A good test to see if this is happening is to notice how you feel after “helping” someone. If you feel drained or tired or annoyed or frustrated then all you’ve done is given over your own energy to them. This isn’t beneficial to you at all, and rarely does it help them in the long run.
8. Try saying, “I love you, thank you, I’m sorry” over and over 
This is kind of an “off the wall” kind of theory but it’s worth a try. If you want to read an article about how a doctor healed an entire mental institution simply by saying these words then read this story: Dr. Len!
9. It’s not your fault
You may be feeling that you have to solve the problems of the energy drainer. You’re not responsible for the person’s life nor their negativity. You don’t have to feel guilty for them being unhappy. Let go of trying to fix or help them. That’s not what they want anyway. They want your energy and so you have to be strong and not give in to them.
A suggestion for dealing with draining co-workers will be mentioning to the person that you have work to do, and you can only listen to them for a minute. If after a few minutes, the person is still going on about the same thing then either change the conversation or politely but firmly end the conversation.
It’s important to be able to let go of the idea that you owe everyone a solution. With some people you just have to let them go. They have to take responsibility for their own lives and they won’t if someone is always there to fix everything for them. So, Let Go! It sounds mean but it definitely doesn’t help them if they end up taking you down with them. In that case, it’s a lose-lose for both of you.
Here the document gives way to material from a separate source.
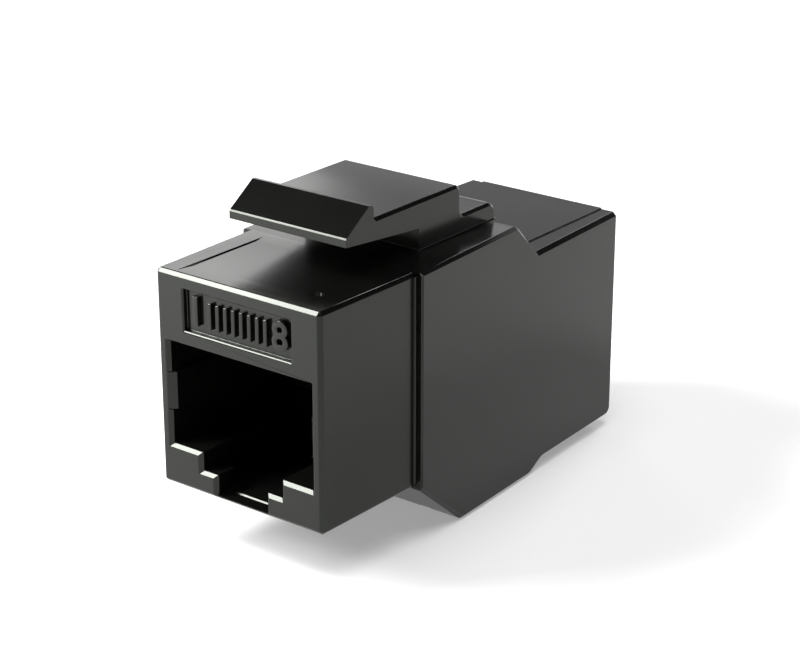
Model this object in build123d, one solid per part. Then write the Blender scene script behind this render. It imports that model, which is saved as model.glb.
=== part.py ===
from build123d import *
from math import radians, tan
import os

os.makedirs("parts", exist_ok=True)

# Black inline network coupler that snaps into a keystone opening, with one eight-way port at each end.
# Every piece is drawn with Y = 0 on the front face, Z = 0 under the nose and X = 0 on the middle plane,
# then moved so that the origin lies at the middle of the length, on the keel's underside.

# Overall. The nose sets the heights and widths, and two ports with the board between them set the length
nose_height = 15.9
port_depth = 13.3
board_space = 5.9
keel_depth = 4.4
overcut = 0.5

# Nose of the front housing
nose_face_width = 14.5
nose_length = 9.8
nose_draft_angle = 1.25
nose_chamfer = 0.27
nose_seam_chamfer = 0.12
seam_rim_rise = 0.06
seam_rim_length = 0.18
seam_groove_width = 0.2
seam_groove_depth = 0.06

# Rear housing
shoulder_step = 0.586
shoulder_rise = 0.1
rear_side_taper = 1.175
crest_setback = 11.95
slope_length = 2.85
rear_drop = 2.65
ramp_length = 5.2
keel_length = 9.1
keel_step_length = 1.7
keel_step_height = 0.8
front_chamfer = 0.12
body_chamfer = 0.24
rear_chamfer = 0.3
keel_front_round = 0.8
keel_step_round = 1.2
rear_heel_round = 0.8
top_panel_margin = 1.33
top_panel_rise = 0.1
keel_groove_offset = 4.55
keel_groove_width = 1.1
keel_groove_depth = 0.25

# Spigot behind the nose, which goes into the mouth of the rear housing
shoulder_wall = 1.2
spigot_floor_step = 0.7
spigot_top_step = 0.9
spigot_lap = 0.2
mouth_clearance = 0.05
ridge_height = 0.25
ridge_length = 0.8
ridge_setback = 1.6

# Shallow pocket and round mark on top of the nose
pocket_margin = 1.65
pocket_front = 1.9
pocket_ramp = 1.5
pocket_end_margin = 0.6
pocket_depth = 0.15
mark_radius = 0.35
mark_inset = 0.85
mark_depth = 0.08

# Recessed panel above the front port
panel_width = 9.45
panel_height = 2.98
panel_lift = 1.0
panel_depth = 0.4
panel_chamfer = 0.1

# Fixed catch under the nose, which hooks behind the lower edge of the opening
catch_width = 9.0
catch_height = 0.9
catch_length = 1.9
catch_gap = 1.65

# Port opening, the same in both housings apart from its side walls
port_wall = 1.0
rear_port_wall = 0.925
port_ledge = 3.1
port_lead_in = 0.28
port_latch_half_width = 3.55
port_latch_step = 1.75
port_tab_half_width = 2.2
port_floor = 0.37
lip_depth = 1.1
lip_drop = 0.14
catch_ledge_depth = 2.0
guide_rib_lift = 2.5
guide_rib_height = 2.8
guide_rib_rise = 0.25
guide_rib_lead = 0.5

# Header space above each port, for the contact tray
header_wall = 3.4
header_roof = 0.8
header_width = 10.3

# Latch
latch_width = 10.24
latch_rise = 3.6
latch_reach = 4.5
latch_lip_drop = 1.24
latch_lip_height = 0.6
wedge_length = 2.45
wedge_rise = 1.03
wedge_top_flat = 0.5
wedge_back_round = 0.3
hinge_setback = 3.4
hinge_radius = 1.0
hinge_clearance = 0.03
latch_chamfer = 0.22
root_plate_length = 4.85
root_plate_round = 0.55
root_step_height = 1.3
root_step_fillet = 0.4
root_overhang = 0.55
root_end_round = 0.9
root_overlap = 0.6

# Contact carrier, a tray and a back block, the same at both ends
carrier_side_step = 0.25
carrier_bottom = 1.3
carrier_headroom = 0.1
carrier_thickness = 1.8
carrier_clearance = 0.05
tray_side_gap = 0.15
tray_front_gap = 1.3
tray_headroom = 1.2
tray_thickness = 1.8
ceiling_gap = 0.34
groove_depth = 0.6
groove_clearance = 0.03
comb_margin = 0.9
comb_height = 3.4
comb_depth = 0.9
standoff_size = 1.2
standoff_offset = 4.9
standoff_lift = 1.0
peg_radius = 0.7
peg_offset = 4.2
peg_lift = 3.0
peg_length = 1.2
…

10. Be enthusiastic and focus on your own energy
If you can be higher energy than they are then your energy will most likely start to rub off on those around you instead of the other way around. Also, the less you pay attention to them, the less they’ll affect you. It takes only one person to bring down an entire office but the reverse is true as well in that it only takes one person to completely bring up the positive energy of an entire office.